The free weights part of the YMCA is on the second floor, with windows peering out onto a new walking path that was recently built. The walkway is very nice, with gentle curves and slopes, landscaping, ponds and fountains, the whole bit.

Anyway, I look out the window during a rest between sets, and there's a woman walking out there and using ski poles. To walk. On the sidewalk. In Houston, Texas. At first I thought the answer was simple -- she's clearly unbalanced and off her meds. Next thing you know she'll probably hurl a pole at an imaginary unicorn while using the other pole as a sword to defeat the squirrel army as she sings "Life in the Fast Lane" by the Eagles.

But I was wrong.

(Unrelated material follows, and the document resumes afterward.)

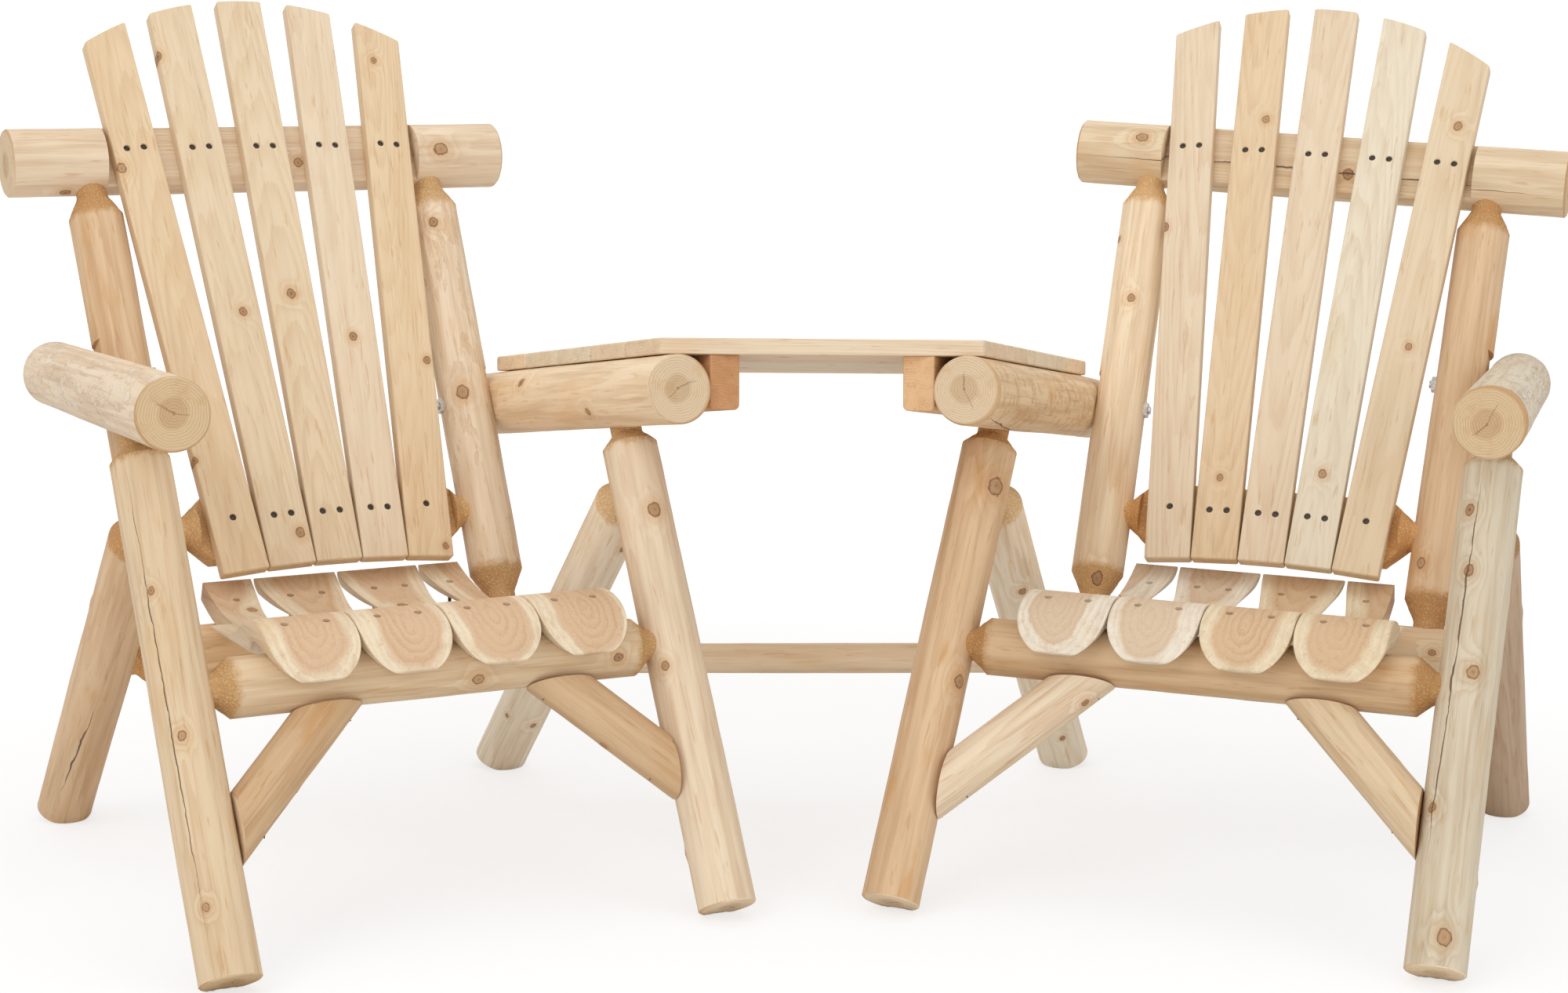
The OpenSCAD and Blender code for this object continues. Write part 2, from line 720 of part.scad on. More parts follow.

This was just my very imperfect perspective jumping to conclusions.

Instead, she's obviously hip to the latest trends. "Skiwalking' is all the rage in Europe. Her world is fast-paced and changing, and she's not about to fall behind.

#4 -- Mr. Redneck Immunity

Last night Jamie and I got to go to the Houston Rockets basketball game. Both of us enjoyed it greatly, although we would miss some of the on-court action due to our incessant people-watching. We just love observing people, especially in crowds or groups. And adults are also fascinating to us, since we spend most of our time and obervational energy on kids. And here at the Toyota Center were more than 15,000 adults... and we didn't have the kids with us.

Yet we need not look far for interesting people. On the row right in front of us was a guy, maybe 30 years old, who wanted to pass for 20. His jeans had fashionable holes in all the right places, his earring was just right, the hair was frosted, and the shirt... ooooh, the shirt. It was pale blue, slightly worn and frayed, and he had the collar popped up, Elvis-style.

Common enough, sure. But when the collar was up, you could see large letters on the underside of the collar, only visible when that sucker was straight up poppin'. And the letters spelled the following genius: P-R-E-P-S-T-E-R. We were sitting right behind The Prepster! What fortune!

I don't know exactly what world this guy lives in. And I'm not sure I want to. That's my right and my perspective, and in my world Mr. Prepster will always be on the fringe, sort of blurry and unknown. :)

#5 -- Slave or Seer?

I saved the best for last, and this one's serious. In fact, I'm going to give you a warning right now:

If you don't have 10 minutes available to watch the following video all the way through, please don't start it. Come back when you can finish in one sitting.

I'll post the video below, but if it doesn't work for you, the link is here. And the girl's blog is here. She has an amazing story and perspective on the world, and only in the 21st century, and in a handful of countries, would she even get a chance to tell it. How many thousands before her never got the chance?

You will want to skip forward after the first minute or so -- don't do it. Stick with it; there's a reason for the pacing of the clip.

Questions I Now Ask Myself

When I'm with Jamie, am I really with her? Am I paying attention, aware of her presence? Am I communicating love and appreciation? How about when I'm with Jack or Samantha? Do they really know I'm there, in the moment with them, or do I go through the motions too much? How is my view of the world shaping their view?

When they get older, what do I want them to see?

And what about everyone else? And the planet itself? Do I remember that we're all connected in a completely mysterious and amazing way? That somehow, even after the chaos, drudgery and isolation of suburban life... we're all in this thing together?